明治神宮の森を150年かけて完成させる。
そんな突拍子もないプロジェクトに挑戦した、本多静六たちの熱意に感服だ。
そもそも、自然界において、荒れ地に森を成すには数百年かかるとされている。
それを、彼らはわずか150年で達成しようとしたのだ。
自信や裏付データだけではない、それをやりきろうとする熱意がなければ、決して始められない仕事だっただろう。

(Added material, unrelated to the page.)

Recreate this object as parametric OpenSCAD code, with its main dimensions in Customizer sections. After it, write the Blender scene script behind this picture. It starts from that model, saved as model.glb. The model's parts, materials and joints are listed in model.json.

では、本多静六たちをそこまで動こかした要因はなにか。
様々な意見や事実があるだろうが、先に述べた通り、「日本の未来に残る仕事がしたい」という意欲があったのは間違いないと思う。
自分たちの仕事が数年単位で終わるものではなく、自分たちの死後も残り続けるものにしたい。
少なくとも、そういう熱意を持って取り組んでいたはずである。

日々、私達は何らかの仕事をしながら生きている。
しかし、目の前の仕事に熱意や誇りを抱けているだろうか。
次世代に残るような、世の中の人達に何らかのプラスになるような、意味や価値を見いだせているだろうか。

“使命”という言葉がある。
この言葉に対して、私達は真剣に向き合えているだろうか。
その答えとなる糸口が書かれているのが、働き方研究家・西村佳哲さんの名著『自分の仕事を考える3日間 I』。
そのなかで、『Re:S』の編集長を務めていた、藤本智士さんのインタビュー模様が掲載されている。
藤本さんの”使命”という言葉に対しての答えが、まさしく言い得て妙なのだ。

使命って、<命を使う>って書く。
生まれてきて、自分の命を何に使うのかってことなんだ、っていう話を構成作家の倉本美津留さんがしてくれて。
命をどう使うか。
その使命がより肩書きに近いといい。
『肩書きは何ですか?』っていう問いは、僕には『あなたの使命は何ですか?』っていうことです。
それが、なにか一つに定まっているのは、重要なんじゃないかな

出典: 西村佳哲『自分の仕事を考える3日間 I』弘文堂

どんな仕事をするか。どんな想いで働くのか。
それはつまり、自分の命をどのように使うのか、ということに繫がる気がする。
今は生きるだけ、自分のことだけで精一杯。
生活や家族という”責任”が伴うと、どうしても考える余裕がないかもしれない。
しかし、一生のうちに一度でもいい。
歴史に名を残すとまではいかなくとも、自分の命をかけてもいいくらいの仕事にチャレンジしてみようではないか。
それが実現できなくとも、そのような姿勢で仕事に取り組んでいる人に、私達は付いていきたいと思うものである。
本多静六たちの計画に、日本全国から数十万人の協力者が名乗り出たのと同じように。

おわりに

2020年、東京でオリンピックが開催される。
偶然か、必然か、同じ年に『明治神宮鎮座百年祭』が行われる予定だ。
本多静六たちが始めたビックプロジェクトが、100年という節目を迎えるのである。
検証結果によると、彼らが想定していた以上に、鎮座の杜は順調に成長しているらしい。
いや、なによりも、東京都内を上空から見下ろしたとき、そこに緑豊かな森が広がっていること自体、計画の成功と言えるだろう。

2070年、2120年、2170年。
今より遠い未来に、自分は何を残せるのか? どんな使命を持って、仕事をしていけるのか?
今度の休日、動植物の声に耳を澄ましながら、明治神宮で物思いに耽ってみるのもいいかもしれない。